Instructions to follow: Print all of the data exactly as written.

Dataset extract:
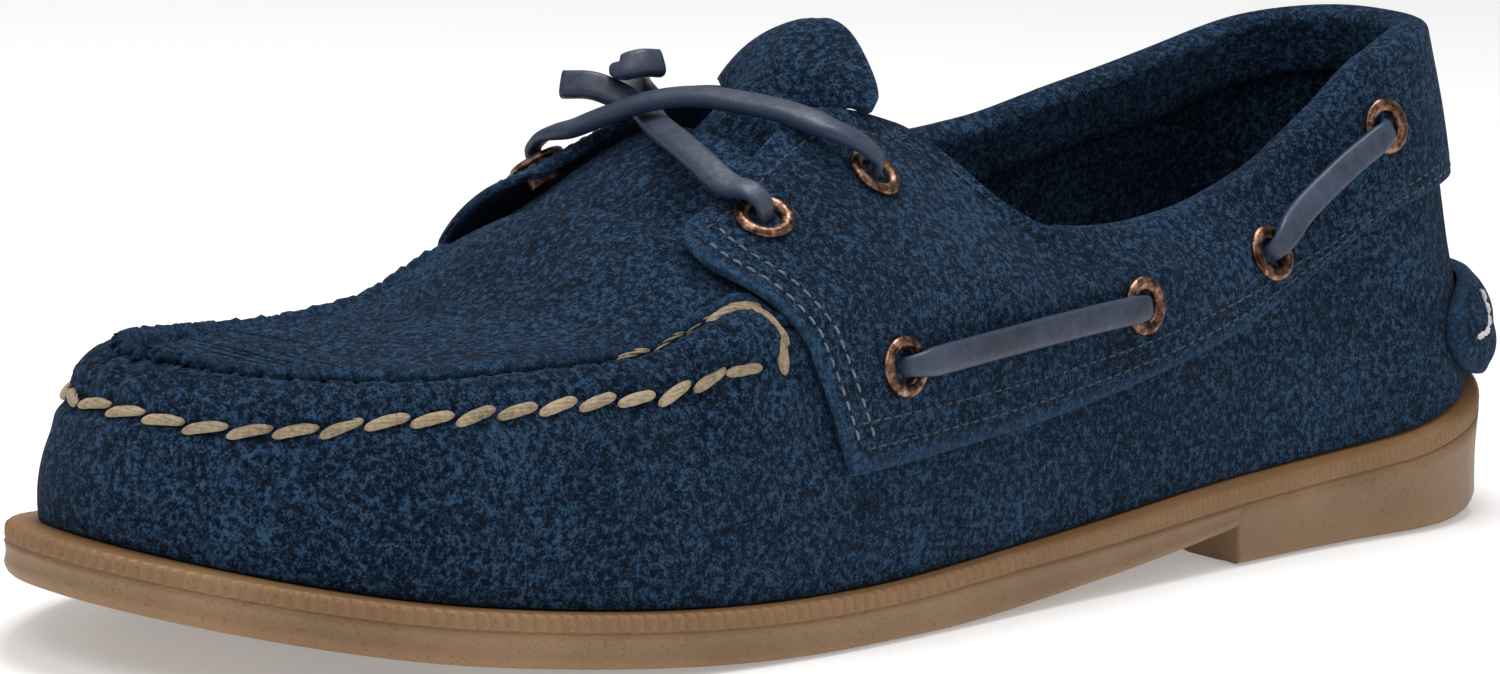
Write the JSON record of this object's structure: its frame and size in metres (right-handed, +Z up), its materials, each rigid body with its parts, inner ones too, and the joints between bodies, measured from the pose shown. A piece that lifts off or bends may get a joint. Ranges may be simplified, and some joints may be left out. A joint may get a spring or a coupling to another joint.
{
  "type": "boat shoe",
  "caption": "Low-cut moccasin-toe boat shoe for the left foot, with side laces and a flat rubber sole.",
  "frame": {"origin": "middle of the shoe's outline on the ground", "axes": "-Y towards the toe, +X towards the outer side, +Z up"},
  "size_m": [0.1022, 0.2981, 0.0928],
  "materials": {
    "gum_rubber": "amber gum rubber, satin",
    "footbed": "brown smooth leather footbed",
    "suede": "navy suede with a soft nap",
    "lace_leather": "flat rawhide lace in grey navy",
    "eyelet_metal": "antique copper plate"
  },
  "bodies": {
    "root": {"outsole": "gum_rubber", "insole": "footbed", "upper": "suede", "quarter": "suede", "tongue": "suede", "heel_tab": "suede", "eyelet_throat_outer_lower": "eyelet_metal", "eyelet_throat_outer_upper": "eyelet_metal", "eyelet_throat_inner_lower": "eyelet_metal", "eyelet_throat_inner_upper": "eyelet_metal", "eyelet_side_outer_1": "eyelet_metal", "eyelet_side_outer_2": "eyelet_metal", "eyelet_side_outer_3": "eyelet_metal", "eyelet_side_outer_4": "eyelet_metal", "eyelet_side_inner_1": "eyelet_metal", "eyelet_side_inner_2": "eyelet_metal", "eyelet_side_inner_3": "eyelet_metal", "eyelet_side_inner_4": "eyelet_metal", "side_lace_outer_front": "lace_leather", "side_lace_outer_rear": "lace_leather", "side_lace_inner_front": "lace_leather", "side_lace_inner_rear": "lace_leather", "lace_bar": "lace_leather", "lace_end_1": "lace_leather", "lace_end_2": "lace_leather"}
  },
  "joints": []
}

Solution to this problem:
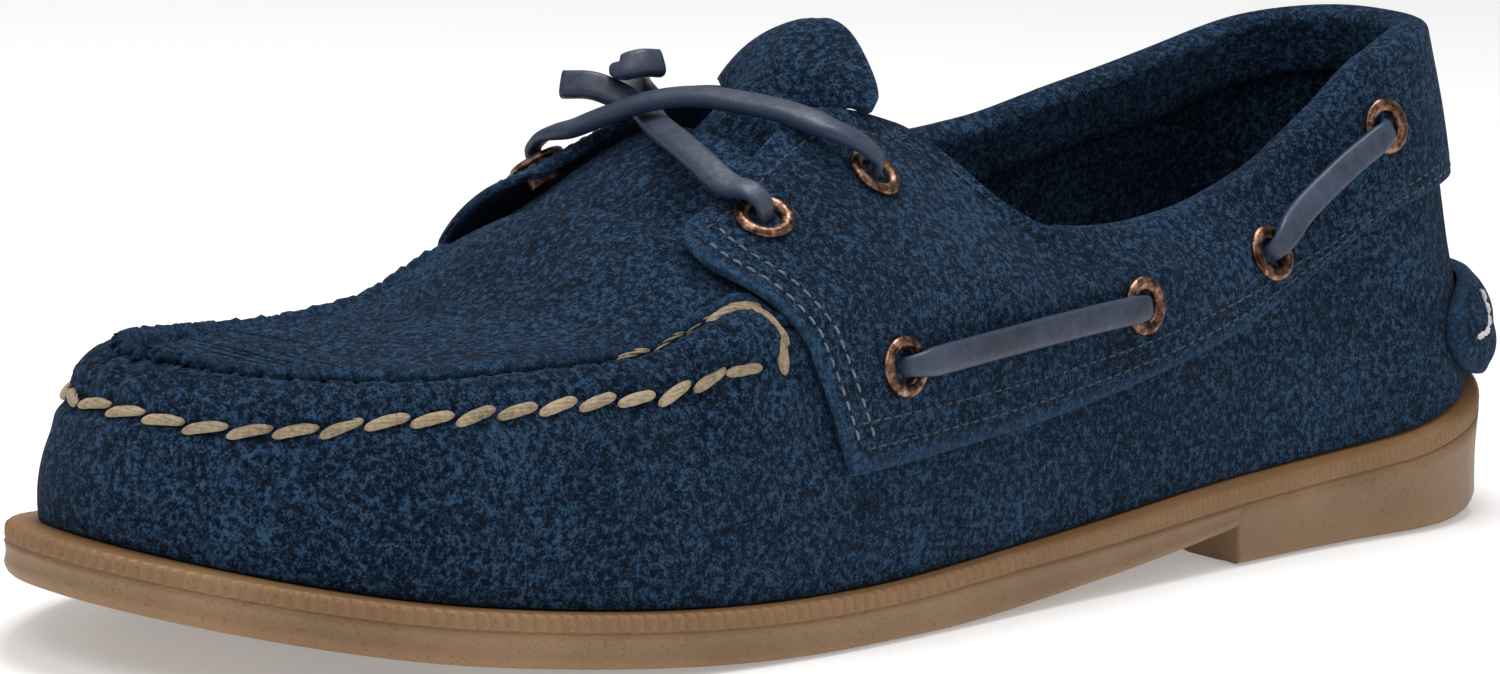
Write the JSON record of this object's structure: its frame and size in metres (right-handed, +Z up), its materials, each rigid body with its parts, inner ones too, and the joints between bodies, measured from the pose shown. A piece that lifts off or bends may get a joint. Ranges may be simplified, and some joints may be left out. A joint may get a spring or a coupling to another joint.
{
  "type": "boat shoe",
  "caption": "Low-cut moccasin-toe boat shoe for the left foot, with side laces and a flat rubber sole.",
  "frame": {"origin": "middle of the shoe's outline on the ground", "axes": "-Y towards the toe, +X towards the outer side, +Z up"},
  "size_m": [0.1022, 0.2981, 0.0928],
  "materials": {
    "gum_rubber": "amber gum rubber, satin",
    "footbed": "brown smooth leather footbed",
    "suede": "navy suede with a soft nap",
    "lace_leather": "flat rawhide lace in grey navy",
    "eyelet_metal": "antique copper plate"
  },
  "bodies": {
    "root": {"outsole": "gum_rubber", "insole": "footbed", "upper": "suede", "quarter": "suede", "tongue": "suede", "heel_tab": "suede", "eyelet_throat_outer_lower": "eyelet_metal", "eyelet_throat_outer_upper": "eyelet_metal", "eyelet_throat_inner_lower": "eyelet_metal", "eyelet_throat_inner_upper": "eyelet_metal", "eyelet_side_outer_1": "eyelet_metal", "eyelet_side_outer_2": "eyelet_metal", "eyelet_side_outer_3": "eyelet_metal", "eyelet_side_outer_4": "eyelet_metal", "eyelet_side_inner_1": "eyelet_metal", "eyelet_side_inner_2": "eyelet_metal", "eyelet_side_inner_3": "eyelet_metal", "eyelet_side_inner_4": "eyelet_metal", "side_lace_outer_front": "lace_leather", "side_lace_outer_rear": "lace_leather", "side_lace_inner_front": "lace_leather", "side_lace_inner_rear": "lace_leather", "lace_bar": "lace_leather", "lace_end_1": "lace_leather", "lace_end_2": "lace_leather"}
  },
  "joints": []
}